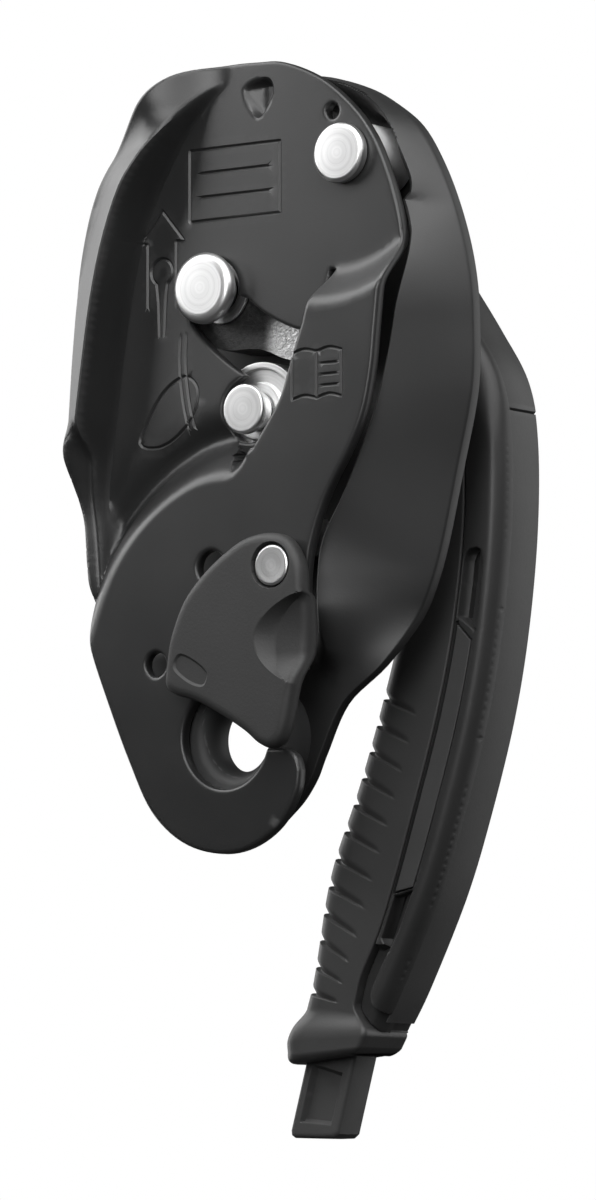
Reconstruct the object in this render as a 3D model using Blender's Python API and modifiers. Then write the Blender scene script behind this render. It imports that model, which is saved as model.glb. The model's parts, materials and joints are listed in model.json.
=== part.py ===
"""Self-braking descender (belay device): two formed side plates that hold a cam,
a gate that closes the carabiner slot, and a handle behind the fixed plate.

Frame: the front faces -Y, +X is right, +Z is up. The origin is on the axis of the
carabiner hole, midway between the plates. Lengths below are in millimetres and are
scaled to metres when a mesh is made.
"""
import bmesh
import bpy
import math
from mathutils import Vector
from mathutils.geometry import delaunay_2d_cdt

MM = 0.001
GAP = 0.3                       # clearance between touching pieces

# Axes of the turning pieces, as (X, Z)
HOLE = (0.0, 0.0)
PLATE_PIVOT = (23.7, 115.3)
CAM_AXLE = (-8.8, 90.8)
ROPE_POST = (0.2, 65.9)
GATE_PIVOT = (14.8, 32.8)
CATCH_PIVOT = (-9.5, 102.2)

# Depths of the sheet metal, as Y of the front surface
SHEET = 2.7                     # thickness of both side plates
PLANE_Y = -9.0                  # recessed plane of the moving plate
RAISED = 7.5                    # how far its raised zone stands in front of that plane
FLANGE = 9.0                    # height of its rope flange
VALLEY = 2.6                    # depth of the crescent behind the plane
TUNNEL_BENDS = (22.0, 26.5, 31.5)   # radii about the plate pivot where the tunnel's ramp bends
TUNNEL_RAMP = TUNNEL_BENDS[2] - TUNNEL_BENDS[0]
FLOOR_Y = 6.0                   # rope floor of the fixed plate
EYE_Y = -4.0                    # fixed plate round the carabiner hole
CREST_LOW_Y = -11.0             # crest of the fixed plate beside the raised zone
CREST_TOP_Y = -4.0              # the same crest further up
EDGE_Y = 1.0                    # outer edge of the fixed plate
WEAR_Y = (4.3, 5.7)             # wear plate on the rope floor, front and back

# Round sizes
HOLE_R = 6.9
SLEEVE_R = 12.0
SLOT_R = 10.5
CAM_HEAD_R = 7.2
NECK_R = 4.2                    # neck of the cam axle, which runs along the window
PIVOT_HEAD_R = 6.0
POST_HEAD_R = 5.0
GATE_RIVET_R = 4.0
BUSH_R = 10.0

# Handle
ARM_Y = (10.8, 13.2)             # metal arm, front and back
HANDLE_FRONT_Y = 13.5
HANDLE_BACK_Y = 28.0
BUTTON_TILT = math.radians(15.5)
GRIP_SHARE = 0.68               # share of the handle's width that the grip covers

GRID = 4.6                      # spacing of the points inside a formed plate
BEND_MARGIN = 1.2               # how near its rim a bend's points may come

# Edges of the handle from the shoulder down, as pairs of (X, Z): inner side, outer side
HANDLE_STATIONS = [
    ((12.0, 86.0), (29.0, 94.0)),
    ((16.0, 77.0), (36.5, 83.0)),
    ((19.5, 68.0), (43.0, 72.0)),
    ((21.5, 58.0), (45.3, 60.0)),
    ((21.5, 40.0), (45.0, 42.0)),
    ((18.5, 22.0), (42.6, 22.0)),
    ((13.5, 5.0), (38.8, 4.0)),
    ((7.5, -13.0), (32.8, -15.0)),
    ((2.5, -31.0), (27.0, -31.0)),
    ((-1.0, -48.5), (18.5, -48.5)),
    ((-4.5, -57.0), (14.2, -57.0)),
    ((-7.8, -64.0), (11.3, -62.0)),
]


# ---------------------------------------------------------------- scene and materials

def clear_scene():
    for old in list(bpy.data.objects):
        bpy.data.objects.remove(old, do_unlink=True)


def new_collection(name):
    made = bpy.data.collections.new(name)
    bpy.context.scene.collection.children.link(made)
    return made


def material(name, colour, roughness, metallic):
    made = bpy.data.materials.new(name)
    made.use_nodes = True
    shader = made.node_tree.nodes["Principled BSDF"]
    shader.inputs["Base Color"].default_value = (*colour, 1.0)
    shader.inputs["Roughness"].default_value = roughness
    shader.inputs["Metallic"].default_value = metallic
    return made


def anodised_black():
    return material("anodised_black", (0.035, 0.036, 0.037), 0.42, 0.6)


def turned_steel():
    return material("turned_steel", (0.72, 0.72, 0.72), 0.22, 1.0)


def cast_steel():
    return material("cast_steel", (0.45, 0.45, 0.45), 0.38, 1.0)


def spring_steel():
    return material("spring_steel", (0.5, 0.5, 0.52), 0.3, 1.0)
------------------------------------
Report each line of the material above where the word "which" appears.

Reconstruct the object in this render as a 3D model using Blender's Python API and modifiers. Then write the Blender scene script behind this render. It imports that model, which is saved as model.glb. The model's parts, materials and joints are listed in model.json.
NECK_R = 4.2                    # neck of the cam axle, which runs along the window